August 22, 2010
The HTC Desire – HTC’s New Flagship Phone
Taking a quick glance, one would think that the HTC Desire is almost a design twin to the Google Nexus One. It’s almost the same inside, too. With the HTC Desire you get a 1GHZ Qualcomm Snapdragon Processor, GPS, A-GPS, a microSD, 512MB of flash and 265 MB of Ram. It also has the same sized (3.7″) WVGA AMOLET screen and great curve, with a power button on the top of the device. The HTC Desire even incorporates a proximity sensor as well as a compass so that you can use it with augmented reality apps as well as HSDPA. It is Wi-Fi and Bluetooth ready. Don’t forget the 5 megapixel camera with it’s LED flash and ability to capture 800 x 480 video.

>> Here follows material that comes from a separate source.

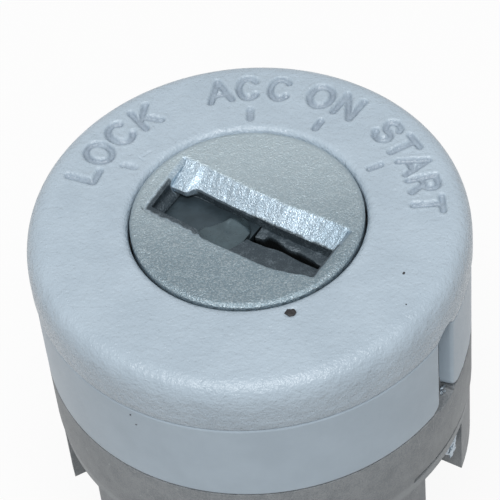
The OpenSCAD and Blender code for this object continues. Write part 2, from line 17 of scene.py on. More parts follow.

Both the HTC Desire and the Google Nexus One offer shortcuts on the screen to options like home, menu, back and search. So what’s the difference between the two phones? There actually aren’t that many because HTC actually manufactured both phones. So, although, the Nexus One is officially a Google phone, for all intents and purposes it’s actually a HTC handset. But HTC wouldn’t ship an identical product with a different name though would they? Of course they wouldn’t! The HTC desire replaces the mechanical trackball on the front of the Nexus One and the touch sensitive buttons on the screen with hard shortcut keys and a button that provides more precise optical navigation. This move has been happening across the industry. BlackBerry, in fact, has done the same thing. Trackballs tend to be a little delicate and nobody wants the trackball to break while they’re paying for an 18 or 24 month contract. The HTC handset offers the HTC Sense UI, which is also found on the HTC Hero. Obviously, since it’s not an HTC product, you’re not going to find this in Google’s Nexus One. The Sense UI is improved and faster and has incorporated other contact features that make the Nexus One look much more boring than the Desire. A “helicopter view” is new to Sense and works much the way Expose works on a Mac. If you pinch the homescreen it will display all the pages that are running on the homescreen. All you need to do then is tap the screen to grab the one you want or pinch back out as the Desire supports multi-touch. Which should you buy? There’s really not a whole lot of difference between them. It mostly just comes down to personal preference. But if you really can’t make up your mind, the fact that the HTC Desire was released after the Google Nexus One, may give it a little bit of an advantage.